During the spring and summer of 2001, before the attacks, we at Emory’s MARIAL (Myth and Ritual in American Life) Center asked people to allow us to tape them as they shared family stories with their children—family narratives. Family narratives, it turns out, are critically important in a number of ways. They help families to make sense of what happens to them on a daily basis, and they are a way of passing on a family history that places each of the living members into a longstanding, enduring context. It was not until November that we listened to one of the first tapes we had collected. We were shocked at what we heard. Sitting with his family of five, a father began by saying, “Let’s talk about the time that Uncle Billy was murdered.” The parents then went on to tell of this horrific event in the family’s history in some detail.

As time went on, we found that many of the other well-functioning families we were studying also told of terrible things that happened to them. How could parents tell such things to their children? Why? We realized that, when the families told their horrible stories, they were in fact telling them to children who were safe in their homes, with moms and dads who were there with, and for, them. The children were hearing of terrible things that happened but knew also, by the security of their surroundings, that their families had survived. The message to them was essentially this: “Uncle Billy was murdered but we are here—our family can withstand even that level of tragedy. We coped as best as we could. We were resilient. We survived. We went on. So can you.”

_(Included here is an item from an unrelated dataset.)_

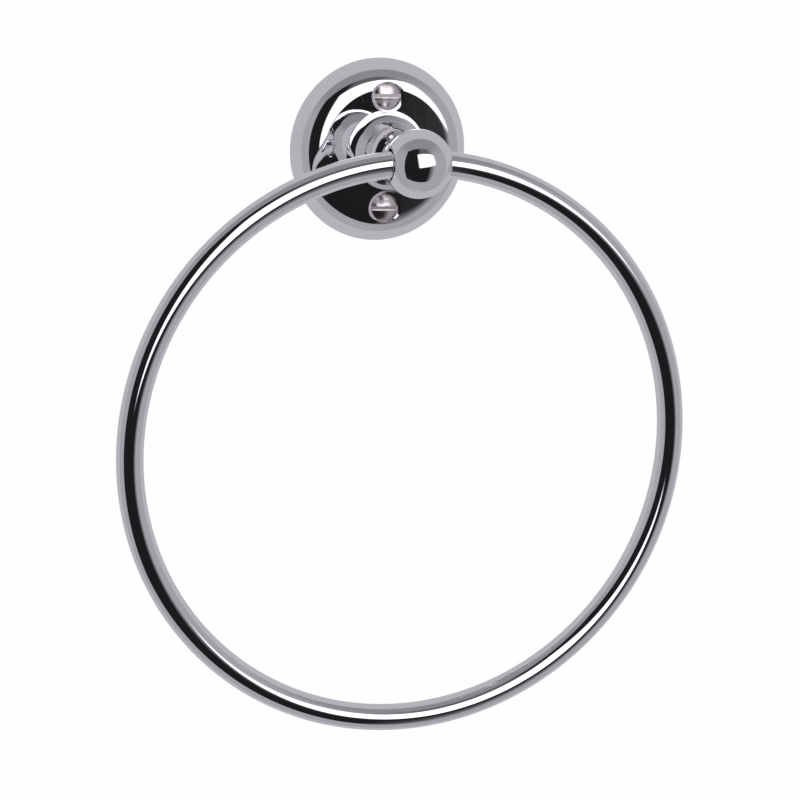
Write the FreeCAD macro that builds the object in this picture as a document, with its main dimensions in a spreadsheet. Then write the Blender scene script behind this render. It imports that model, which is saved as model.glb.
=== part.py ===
import FreeCAD, Part
import math
import os
import Sketcher

from FreeCAD import Placement, Rotation, Vector

# Towel ring: a round rose with a post, and a bar ring that swings in the ball of the post
# The wall is the plane Y = 0, the room is on the side of -Y, and +Z is up
# The origin is the middle of the rose's back

DRIVING_SIZES = {
    # rose
    "rose_radius": 28.2,
    "rose_edge": 0.5,
    "skirt_run": 4.3,
    "face_height": 8.8,
    "shoulder_radius": 7.5,
    "rim_wall": 3.2,
    "face_wall": 2.8,
    "hollow_run": 4.0,
    # boss that carries the post
    "boss_height": 4.0,
    "boss_foot_radius": 10.7,
    "boss_top_radius": 8.1,
    "cove_radius": 4.2,
    "hub_radius": 8.0,
    "hub_drop": 1.4,
    "web_thickness": 4.4,
    # post and ball
    "post_foot_radius": 7.75,
    "post_foot_height": 4.1,
    "neck_radius": 4.9,
    "trumpet_radius": 14.5,
    "ball_reach": 40.0,
    "ball_radius": 10.25,
    "ball_flat_distance": 8.8,
    "neck_fillet": 0.6,
    "spigot_radius": 4.0,
    "spigot_length": 3.2,
    "tapped_depth": 8.4,
    "mouth_chamfer": 0.25,
    # ring
    "ring_radius": 85.5,
    "bar_radius": 4.0,
    "bar_clearance": 0.5,
    # wall screws
    "screw_spacing": 34.4,
    "screw_head_radius": 4.35,
    "screw_head_rise": 1.2,
    "screw_sink": 0.75,
    "screw_shank_radius": 2.1,
    "screw_core_radius": 1.5,
    "screw_length": 38.0,
    "screw_plain_length": 14.0,
    "screw_point_length": 4.0,
    "screw_hole_clearance": 0.3,
    "slot_width": 1.3,
    "slot_depth": 1.5,
    # screw and washer behind the rose
    "stud_radius": 2.5,
    "stud_length": 12.0,
    "stud_head_radius": 4.3,
    "stud_head_height": 2.6,
    "stud_head_round": 0.8,
    "stud_end_chamfer": 0.5,
    "washer_radius": 5.0,
    "washer_thickness": 1.0,
    "fit_clearance": 0.05,
    "hole_clearance": 0.3,
}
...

By noon on Sept. 11, Nancy and I had gotten to her sister’s house and began to wait. We were in contact with the rest of the family in New Jersey. We just sat and waited. The girls cried, and their cries were more plaintive than any I had ever heard—the cries of lost, frightened children. Then the phone rang, and it was my brother. He was in an office 20 blocks uptown from the World Trade Center. He was alright.

The first words both his daughters screamed out over and over were “Daddy, I love you,” almost as if that feeling had welled to a level of intensity far beyond any they’d experienced before. I spoke with him briefly; other people needed to use the phone. He said he would call me later. I was crying. I told him I loved him as well. I don’t think I had said that … ever.

For four months after Sept. 11, my brother did not wish to talk further about what happened. Along with reportedly half of those directly involved, he elected not to talk with grief counselors that came to New York believing they could help. He did not watch any news stories or documentaries. He would read nothing about the attacks in the newspaper. He shared few details with our family.

All that changed in an instant one day last January when he went to the mailbox and found a small manila envelope addressed to him. Opening it, he found his Port Authority of New York identification badge—the one that had been torn from his neck during the effort to climb out of the Marriott hotel lobby. It had been sent to his address—not knowing if he were alive or dead—by the people involved in the salvage operation.

He later said this moment freed him in an unexplainable way. Having talked for hours with his wife and children, that very night he also called me and started to talk about what happened. About the fall through the floor, about the broken rib, about the firemen and their strategy for finding their way out of the pitch blackness. About the dust in his lungs. About the friends he had lost.

Here we are tonight, like the family in the research study I described; we are sitting together telling the story of a terrible thing that happened to us as a people. But we are here. We know that we have bounced back personally and that America has bounced back as a nation.

It is this knowledge of the degree of our resilience that will assure we will never again be so completely shocked and shut down as we were on Sept. 11, 2001, that dreadful day that changed us in such fundamental ways. That day that drove us from a belief in our ultimate safety and its accompanying absence of vigilance to an awareness that we are vulnerable and must be watchful. That day that redirected us from a parental and national goal and responsibility of trying to prevent adversity in the lives of our children to the need to teach them to be resilient in the face of sporadic, but inevitable tragedy and upheaval. That day that moved us to a realization—incarnate here tonight—that we must not forget this tragedy, as it has been our national habit and tendency to forget past tragedies.

We must tell the story of Sept. 11 for generations to come. And we must tell it in the smallness and warmth of our homes as well as in gathering places like this one—large places—sacred places. And we should tell this story to our children and they to their children as long as this beloved nation exists. We must say to them as my niece, Nancy, will one day say to the unborn child she now carries:

“Know this: On Sept. 11, 2001, a terrible thing happened to us as individuals and as a nation. We coped with this tragedy as best as we could, but in so doing we never relinquished our nation’s commitment to justice, fairness and civility. We were resilient. We bounced back stronger than we were and were able to withstand that which we once believed we could not survive. We went on, but we went on with a deeper love and appreciation for this country and for the essential human values upon which it has been built.

Gain strength from all this that you now know. Terrible things may happen to you in your lifetime, but you are of us. Neither nature nor God intended for us to crumble and fade when faced with adversity. We righted ourselves. We did not lose our way. We bounced back. So, too, will you.”

This essay was adapted from an address Duke delivered at the University Gathering held the evening of Sept. 11, 2002, in Glenn Auditorium.